━━━━━ Records for this task ━━━━━
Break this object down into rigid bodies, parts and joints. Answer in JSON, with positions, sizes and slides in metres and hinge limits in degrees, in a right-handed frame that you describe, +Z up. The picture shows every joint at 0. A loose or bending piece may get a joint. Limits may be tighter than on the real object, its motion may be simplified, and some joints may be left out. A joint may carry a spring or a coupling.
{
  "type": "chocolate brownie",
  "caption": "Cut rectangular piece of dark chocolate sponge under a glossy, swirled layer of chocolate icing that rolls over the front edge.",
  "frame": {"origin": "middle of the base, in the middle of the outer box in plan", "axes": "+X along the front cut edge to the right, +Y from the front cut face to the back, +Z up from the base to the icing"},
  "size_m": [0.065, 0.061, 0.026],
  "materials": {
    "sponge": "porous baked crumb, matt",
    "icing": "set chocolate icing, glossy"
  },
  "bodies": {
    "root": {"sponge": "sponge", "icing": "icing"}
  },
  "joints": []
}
━━━━━
━━━━━ Records for this task ━━━━━
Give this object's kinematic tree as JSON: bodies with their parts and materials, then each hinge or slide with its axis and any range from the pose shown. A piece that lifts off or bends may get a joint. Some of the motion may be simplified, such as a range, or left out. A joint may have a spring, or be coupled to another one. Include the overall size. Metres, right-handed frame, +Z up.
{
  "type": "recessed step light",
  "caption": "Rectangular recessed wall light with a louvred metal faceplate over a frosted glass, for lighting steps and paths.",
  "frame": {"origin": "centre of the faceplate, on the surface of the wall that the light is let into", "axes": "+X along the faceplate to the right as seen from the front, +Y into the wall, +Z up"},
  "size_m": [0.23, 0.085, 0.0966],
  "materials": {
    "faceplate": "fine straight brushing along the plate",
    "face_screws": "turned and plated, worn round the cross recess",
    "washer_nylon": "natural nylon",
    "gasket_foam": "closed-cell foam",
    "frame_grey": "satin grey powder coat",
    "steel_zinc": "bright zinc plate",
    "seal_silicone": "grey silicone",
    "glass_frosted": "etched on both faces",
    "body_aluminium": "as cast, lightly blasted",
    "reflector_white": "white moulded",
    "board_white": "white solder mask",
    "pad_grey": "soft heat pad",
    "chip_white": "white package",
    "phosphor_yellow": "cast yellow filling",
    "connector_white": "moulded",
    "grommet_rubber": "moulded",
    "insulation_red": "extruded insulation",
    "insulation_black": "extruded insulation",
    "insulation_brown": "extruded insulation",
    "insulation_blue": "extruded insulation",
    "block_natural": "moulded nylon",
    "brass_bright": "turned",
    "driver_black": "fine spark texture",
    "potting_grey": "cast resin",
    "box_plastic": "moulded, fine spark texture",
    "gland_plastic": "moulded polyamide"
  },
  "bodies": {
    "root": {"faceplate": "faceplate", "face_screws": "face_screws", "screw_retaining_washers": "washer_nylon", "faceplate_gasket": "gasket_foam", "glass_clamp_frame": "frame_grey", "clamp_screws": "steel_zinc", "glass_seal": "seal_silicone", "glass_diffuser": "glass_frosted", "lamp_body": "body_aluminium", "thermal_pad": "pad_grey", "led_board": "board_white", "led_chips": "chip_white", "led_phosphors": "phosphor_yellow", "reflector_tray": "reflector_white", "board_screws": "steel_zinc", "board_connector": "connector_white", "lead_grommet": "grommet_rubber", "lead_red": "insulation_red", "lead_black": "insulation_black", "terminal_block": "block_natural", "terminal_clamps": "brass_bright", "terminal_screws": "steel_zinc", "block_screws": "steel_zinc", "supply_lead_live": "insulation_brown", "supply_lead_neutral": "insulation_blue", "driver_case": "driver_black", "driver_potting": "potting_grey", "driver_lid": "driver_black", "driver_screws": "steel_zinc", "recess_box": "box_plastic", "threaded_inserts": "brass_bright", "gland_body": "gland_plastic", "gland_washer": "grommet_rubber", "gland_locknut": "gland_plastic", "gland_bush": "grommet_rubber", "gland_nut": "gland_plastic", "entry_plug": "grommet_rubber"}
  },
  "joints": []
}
━━━━━
◆ **Instruction**
Return every line in the listing that contains the word "with".

◆ **Reply to the exercise**
Break this object down into rigid bodies, parts and joints. Answer in JSON, with positions, sizes and slides in metres and hinge limits in degrees, in a right-handed frame that you describe, +Z up. The picture shows every joint at 0. A loose or bending piece may get a joint. Limits may be tighter than on the real object, its motion may be simplified, and some joints may be left out. A joint may carry a spring or a coupling.
Give this object's kinematic tree as JSON: bodies with their parts and materials, then each hinge or slide with its axis and any range from the pose shown. A piece that lifts off or bends may get a joint. Some of the motion may be simplified, such as a range, or left out. A joint may have a spring, or be coupled to another one. Include the overall size. Metres, right-handed frame, +Z up.
  "caption": "Rectangular recessed wall light with a louvred metal faceplate over a frosted glass, for lighting steps and paths.",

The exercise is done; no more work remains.